### [TASK OBJECTIVE]
Using the data below, repeat all of it precisely.

— start —

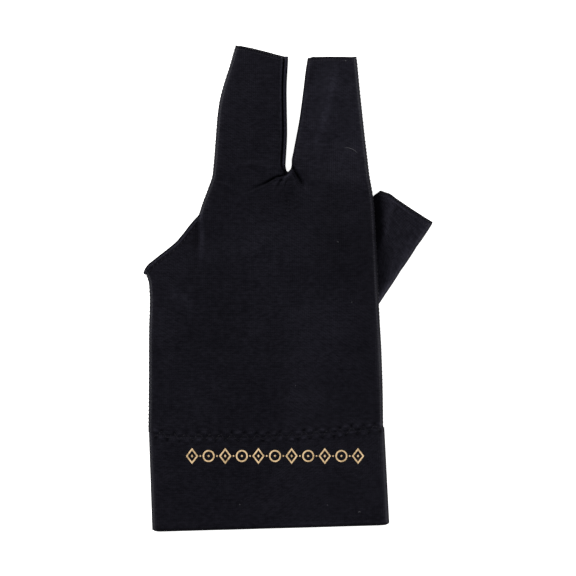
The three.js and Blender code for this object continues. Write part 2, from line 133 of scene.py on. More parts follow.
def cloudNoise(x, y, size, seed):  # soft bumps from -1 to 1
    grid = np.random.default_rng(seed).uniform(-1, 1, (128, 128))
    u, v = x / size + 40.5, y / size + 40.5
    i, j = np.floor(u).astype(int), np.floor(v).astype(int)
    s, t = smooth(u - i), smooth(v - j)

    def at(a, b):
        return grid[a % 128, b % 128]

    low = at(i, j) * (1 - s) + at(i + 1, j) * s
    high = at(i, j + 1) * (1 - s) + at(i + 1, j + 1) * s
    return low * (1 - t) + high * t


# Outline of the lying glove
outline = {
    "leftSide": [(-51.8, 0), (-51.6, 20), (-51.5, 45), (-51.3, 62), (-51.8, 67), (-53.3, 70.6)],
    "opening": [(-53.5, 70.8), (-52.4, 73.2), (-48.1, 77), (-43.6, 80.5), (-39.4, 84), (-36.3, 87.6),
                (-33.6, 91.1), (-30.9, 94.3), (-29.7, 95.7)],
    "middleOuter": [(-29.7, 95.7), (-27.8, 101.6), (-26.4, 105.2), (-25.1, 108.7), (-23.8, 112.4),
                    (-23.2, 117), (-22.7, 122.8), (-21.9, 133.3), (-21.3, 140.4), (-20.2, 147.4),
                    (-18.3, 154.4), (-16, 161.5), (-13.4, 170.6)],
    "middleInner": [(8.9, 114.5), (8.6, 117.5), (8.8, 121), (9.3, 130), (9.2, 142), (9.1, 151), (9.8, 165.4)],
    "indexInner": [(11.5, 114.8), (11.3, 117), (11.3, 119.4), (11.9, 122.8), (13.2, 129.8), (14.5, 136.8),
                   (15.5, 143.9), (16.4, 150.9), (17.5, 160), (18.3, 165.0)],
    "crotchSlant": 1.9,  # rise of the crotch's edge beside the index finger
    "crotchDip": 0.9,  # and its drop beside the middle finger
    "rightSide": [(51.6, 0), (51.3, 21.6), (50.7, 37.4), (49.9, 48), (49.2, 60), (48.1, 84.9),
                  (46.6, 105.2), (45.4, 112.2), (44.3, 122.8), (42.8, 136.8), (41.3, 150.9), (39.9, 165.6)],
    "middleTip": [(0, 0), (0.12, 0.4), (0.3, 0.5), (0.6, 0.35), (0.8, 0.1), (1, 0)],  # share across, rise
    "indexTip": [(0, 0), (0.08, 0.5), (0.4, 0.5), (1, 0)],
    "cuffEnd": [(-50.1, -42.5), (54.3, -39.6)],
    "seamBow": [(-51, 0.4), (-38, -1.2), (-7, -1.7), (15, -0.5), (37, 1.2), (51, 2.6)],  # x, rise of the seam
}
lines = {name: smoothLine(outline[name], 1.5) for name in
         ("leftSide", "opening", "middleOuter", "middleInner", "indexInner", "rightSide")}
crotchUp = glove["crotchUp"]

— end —

### [EXERCISE ANSWER]
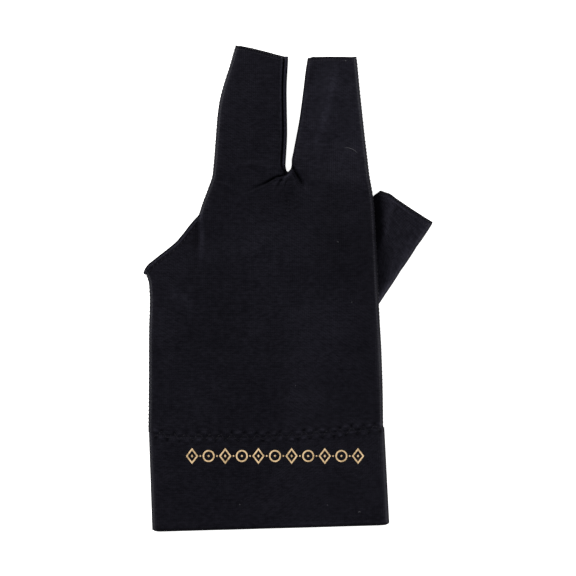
The three.js and Blender code for this object continues. Write part 2, from line 133 of scene.py on. More parts follow.
def cloudNoise(x, y, size, seed):  # soft bumps from -1 to 1
    grid = np.random.default_rng(seed).uniform(-1, 1, (128, 128))
    u, v = x / size + 40.5, y / size + 40.5
    i, j = np.floor(u).astype(int), np.floor(v).astype(int)
    s, t = smooth(u - i), smooth(v - j)

    def at(a, b):
        return grid[a % 128, b % 128]

    low = at(i, j) * (1 - s) + at(i + 1, j) * s
    high = at(i, j + 1) * (1 - s) + at(i + 1, j + 1) * s
    return low * (1 - t) + high * t


# Outline of the lying glove
outline = {
    "leftSide": [(-51.8, 0), (-51.6, 20), (-51.5, 45), (-51.3, 62), (-51.8, 67), (-53.3, 70.6)],
    "opening": [(-53.5, 70.8), (-52.4, 73.2), (-48.1, 77), (-43.6, 80.5), (-39.4, 84), (-36.3, 87.6),
                (-33.6, 91.1), (-30.9, 94.3), (-29.7, 95.7)],
    "middleOuter": [(-29.7, 95.7), (-27.8, 101.6), (-26.4, 105.2), (-25.1, 108.7), (-23.8, 112.4),
                    (-23.2, 117), (-22.7, 122.8), (-21.9, 133.3), (-21.3, 140.4), (-20.2, 147.4),
                    (-18.3, 154.4), (-16, 161.5), (-13.4, 170.6)],
    "middleInner": [(8.9, 114.5), (8.6, 117.5), (8.8, 121), (9.3, 130), (9.2, 142), (9.1, 151), (9.8, 165.4)],
    "indexInner": [(11.5, 114.8), (11.3, 117), (11.3, 119.4), (11.9, 122.8), (13.2, 129.8), (14.5, 136.8),
                   (15.5, 143.9), (16.4, 150.9), (17.5, 160), (18.3, 165.0)],
    "crotchSlant": 1.9,  # rise of the crotch's edge beside the index finger
    "crotchDip": 0.9,  # and its drop beside the middle finger
    "rightSide": [(51.6, 0), (51.3, 21.6), (50.7, 37.4), (49.9, 48), (49.2, 60), (48.1, 84.9),
                  (46.6, 105.2), (45.4, 112.2), (44.3, 122.8), (42.8, 136.8), (41.3, 150.9), (39.9, 165.6)],
    "middleTip": [(0, 0), (0.12, 0.4), (0.3, 0.5), (0.6, 0.35), (0.8, 0.1), (1, 0)],  # share across, rise
    "indexTip": [(0, 0), (0.08, 0.5), (0.4, 0.5), (1, 0)],
    "cuffEnd": [(-50.1, -42.5), (54.3, -39.6)],
    "seamBow": [(-51, 0.4), (-38, -1.2), (-7, -1.7), (15, -0.5), (37, 1.2), (51, 2.6)],  # x, rise of the seam
}
lines = {name: smoothLine(outline[name], 1.5) for name in
         ("leftSide", "opening", "middleOuter", "middleInner", "indexInner", "rightSide")}
crotchUp = glove["crotchUp"]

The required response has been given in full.